Friday, December 9, 2016

Is the Buttery Portrait the Long-Lost Template For the Famous Droeshout Engraving?

Above: the Droeshout Engraving and the Buttery Portrait (the Folger Shakespeare Library

Have you noticed that Shakespeare keeps getting better looking with each new portrait? Well, as it turns out, there are a lot of ugly mugshot Shakespeare portraits out there that are being ignored by scholars and curators. 

The Buttery Portrait, the property of The Folger Shakespeare Library in DC, is a disquieting portrait with an impressive provenance.  This would-be Shakespeare was discovered in 1850 by Queen Victoria’s personal restorer, Charles Buttery, and was later re-acquired in auction by Buttery’s son Horace, also a well-known restorer.  That these two respected conservators both purchased this picture would seem to indicate they took it seriously as a genuine portrait of Shakespeare.  

The Ugliest Shakespeares: the Buttery Shakespeare (left) and the Lumley (right).  Both portraits are owned by Folger Shakespeare Library
A 1902 Sotheby’s catalogue described the Buttery as dating from the 17th century and added, “ . . . from its resemblance to the engraving by Droeshout it is conjectured that the painter of this picture and the engraver must both have worked from a common original.”

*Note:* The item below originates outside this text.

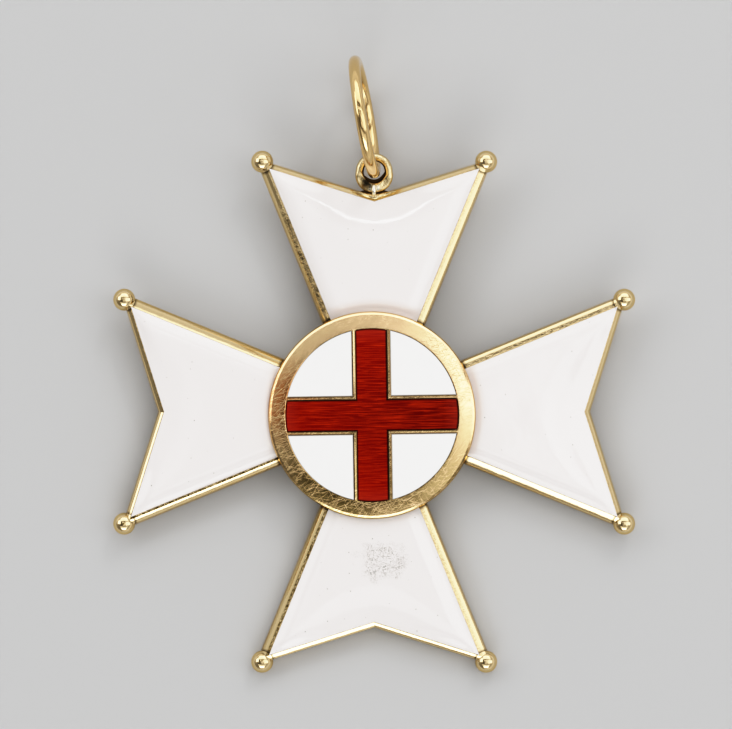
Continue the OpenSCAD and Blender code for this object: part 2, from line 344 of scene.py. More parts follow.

Bearing in mind that scholars have been searching for the Droeshout Engraving template for centuries, why has this portrait been ignored by its own curators at the Folger?     

The Buttery portrays a man with a strangely-shaped head containing a somewhat discombobulated face highlighted by a twisted nose.  He wears a red jerkin—reminiscent of both the Stratford bust and Hunt portrait—as well as the trademark rabato collar.  The sitter certainly radiates a certain wit.

I was lucky enough to examine the Buttery in person at the Folger Library.  Waiting for it to be delivered to my table, I wondered how long it had been since any visitor had last examined this portrait which was kept in a fireproof boxThe Buttery to my eye is a wonderful portrait.  There are reasons to believe it might be an portrait of Shakespeare from life, but we will never know for sure unless the Folger Shakespeare Library changes its policies and starts to test its hoard of hidden Shakespeare portraits with x-ray and infra-reds.

The Folger Shakespeare Library needs to become a bit more curious about its own portraits.  If the Folger owns the Droeshout template then the world needs to know.

Below is the Buttery lined up in comparison with some other better known contenders for Shakespeare ad vivum.

The Hampton Court Shakespeare (Royal Collection) and the Buttery Portrait (FSL)
Vertue Chandos Bust Drawing (FSL) and the Buttery Portrait (FSL)

1 comment:

  1. I agree that the Folger needs to investigate their portraits. As an establishment for learning it is hard to see any justification for not doing so.